Because of the nature of the market, most energy consumers aren’t directly exposed to the volatility of wholesale electricity prices. Fluctuating wholesale costs are, however, passed on to the consumer in the price set for your electricity by your energy retailer – in the last financial year, for instance, wholesale generation costs made up approximately 39 per cent of the total price Queensland residential consumers paid for electricity.
Going forward, as the market transitions towards solar and wind generation, the AEMO has forecast that ‘peak ramps’ – sharp fluctuations in supply and demand – could increase by up to 50 per cent over the next five years. And in each of the past three summers, when demand for electricity traditionally peaks, the AEMO has had to use its Reliability and Emergency Reserve Trader (RERT) mechanism to secure back-up supply, at a cumulative cost to the market of around $126 million.
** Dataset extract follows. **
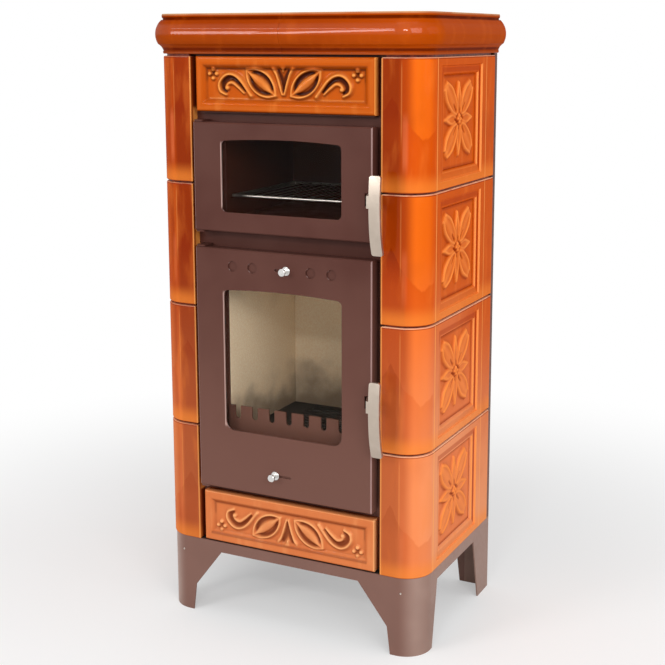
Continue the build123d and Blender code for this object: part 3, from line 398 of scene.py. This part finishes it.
# The clear skin shines most on the crown's roll, and less on the sides than in front.
roll = height.band(31, 36, 48, 54) * 3.2 + 0.35
side_on = crown_glaze.facing("X").rise(0.5, 1.0, 1.0, 0.35)
crown_glaze.set("Coat Weight", crown_glaze.skin * roll * side_on * height.rise(60, 56))
crown_glaze.bump(waves(crown_glaze), mm)


def relief_glaze(name, light, middle, dark, pooled, pale=None):
    """Glaze over a relief: thin and light on its crests, dark where it pools.

    Where a pale colour is given, the glaze tends to it lower down.
    """
    made = glaze(name)
    colour = run_down(made, middle, light, dark)
    if pale:
        colour = made.mix(made.along("Z").rise(0.7, 0.27) * 0.75, colour, pale)
    colour = made.mix(made.attribute("thin"), colour, light)
    made.set("Base Color", made.mix(made.attribute("pool"), colour, pooled))
    made.bump(waves(made), mm)
    return made


upper_relief_glaze = relief_glaze(
    "upper_relief_glaze", light=srgb(244, 160, 78), middle=srgb(186, 82, 12),
    dark=srgb(164, 60, 4), pooled=srgb(46, 8, 0))
lower_relief_glaze = relief_glaze(
    "lower_relief_glaze", light=srgb(250, 178, 116), middle=srgb(214, 120, 68),
    dark=srgb(190, 94, 48), pooled=srgb(92, 26, 6))
rosette_glaze = relief_glaze(
    "rosette_glaze", light=srgb(250, 146, 68), middle=srgb(208, 88, 16),
    dark=srgb(190, 72, 10), pooled=srgb(118, 26, 0), pale=srgb(236, 138, 88))

# ------------------------------------------------------------------ other finishes
cord_finish = Finish("joint_cord", Roughness=0.4, Specular_IOR_Level=0.2)
cord_finish.set("Base Color", cord_finish.mix(cord_finish.noise(9 * mm).rise(0.3, 0.7),
                                              srgb(78, 22, 8), srgb(128, 46, 26)))


def painted(made, colour, least, most):
    """Give a sprayed stove paint its colour, its uneven sheen and its fine grain."""
    made.set("Base Color", colour)
    made.set("Roughness", made.noise(9 * mm).rise(0.2, 0.8, least, most))
    made.bump(made.noise(1.1 * mm), 0.08 * mm)


def brown_paint(name):
    """Matt brown stove paint, a little darker higher up."""
    made = Finish(name, Roughness=0.42, Specular_IOR_Level=0.12)
    colour = made.stops(made.along("Z"), (0.25, srgb(110, 75, 65)), (0.8, srgb(78, 43, 36)))
    blotches = made.noise(120 * mm).rise(0.3, 0.7)
    made.brown = made.mix(blotches * 0.2, colour, srgb(116, 80, 70))
    painted(made, made.brown, 0.38, 0.5)
    return made


def window_edge(made, door):
    """1 along the left edge of a door's window, away from its corners."""
    low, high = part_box(f"{door}_door_glass")
    # The pane reaches past the window by this much on every side.
    lap = 8 * mm
    left = low.x + lap
    foot = low.z + lap
    top = high.z - lap
    beside = made.along("X").band(left - 1.6 * mm, left - 0.9 * mm, left + 3 * mm, left + 4 * mm)
    upright = made.along("Z").band(foot + 4 * mm, foot + 12 * mm, top - 12 * mm, top - 4 * mm)
    return beside * upright


paint = brown_paint("brown_paint")
# The doors' bevels and the cut edges of their windows are brighter.
door_paint = brown_paint("door_paint")
bevel = door_paint.facing("X").band(0.45, 0.65, 0.78, 0.92)
colour = door_paint.mix(bevel * 0.7, door_paint.brown, srgb(172, 142, 138))
cut_edge = largest(window_edge(door_paint, "oven"), window_edge(door_paint, "fire"))
door_paint.set("Base Color", door_paint.mix(cut_edge * 0.65, colour, srgb(214, 180, 170)))

base_paint = Finish("base_paint", Roughness=0.4, Specular_IOR_Level=0.25)
turn = turn_about_round(base_paint.along("X"), base_paint.along("Y"))
colour = base_paint.stops(turn, (5, srgb(126, 91, 80)), (48, srgb(166, 137, 125)),
                          (90, srgb(150, 118, 105)))
blotches = base_paint.noise(90 * mm).rise(0.35, 0.7)
colour = base_paint.mix(blotches * 0.3, colour, srgb(112, 80, 70))
painted(base_paint, colour, 0.36, 0.46)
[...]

As noted by the AER’s State of the Energy Market 2020 report, not only are renewable generators adding more weather-dependent energy to the market, but much of the new large-scale generation is located in sunny or windy areas at the edges of the grid – areas with relatively weak transmission network capacity, exposing the market to further risk of transmission disruptions and outages.
As the generation mix changes, maintaining the ability of the NEM to supply enough electricity to meet demand – even in the event of extreme weather events, outages and other disruptions to the grid – will be crucial to reducing the frequency of price spikes, and ensuring that electricity remains affordable and accessible for everyone.